In 1865, he swindled his associates-in-crime and fled to St. Louis, Missouri, settling finally on the prairie. There, he married Cecelia Paris, a milliner's daughter from St. Louis.
Hunted down by one of his victims, Keith fled again with Cecelia to Germany, hobnobbing with wealthy socialites and Saxon generals under the assumed name of "William King Thomas". When the couple began to run out of money, Keith concocted a plot to blow up passenger ships and collect the insurance money. This led to a major catastrophe in Bremerhaven, in 1875, when a time bomb he had placed in a shipping barrel accidentally went off on the dock, killing 40 to 80 people. According to one witness: "A mushroom-shaped column of smoke rose approximately 200 meters above the harbor. Everywhere people were crying and whimpering beside ruins. The entire pier was covered in soot: it was like the gateway to hell." At the time, the deed was called the "crime of the century."
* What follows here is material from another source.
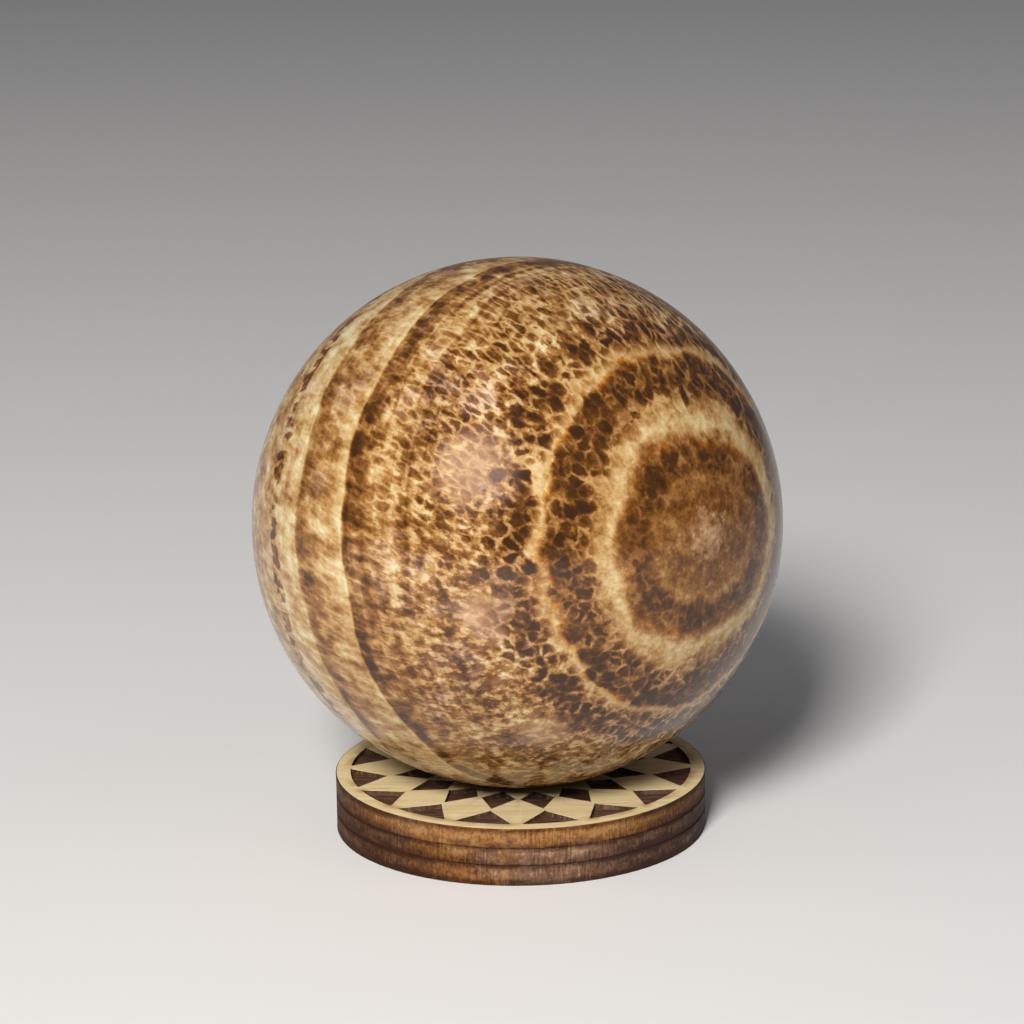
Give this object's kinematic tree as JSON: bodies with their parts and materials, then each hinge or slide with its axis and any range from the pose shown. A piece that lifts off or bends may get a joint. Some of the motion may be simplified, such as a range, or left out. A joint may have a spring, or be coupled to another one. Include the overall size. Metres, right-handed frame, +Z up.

Keith was aboard another ship in Bremerhaven at the time of the Mosel explosion. He went to his suite and shot himself. He died a week later. After the tragedy was revealed as a murder/insurance scam on a large scale, the disappearances of other ships were investigated to see if Keith and his possible associates were involved. One was the disappearance of the SS City of Boston, which vanished in January 1870. The allegation was proven to be false. He was reputed to have been buried in an unmarked grave in Bremerhaven. His severed head was kept at the Bremer Police Museum and was destroyed by Allied bombing in 1945. Newspapers called it "The Thomas Crime."
Regarding his time bomb, Keith's biographer Ann Larabee wrote: "Keith was not responsible for the political passion of these violent political groups, but he played a role in showing them a means of action."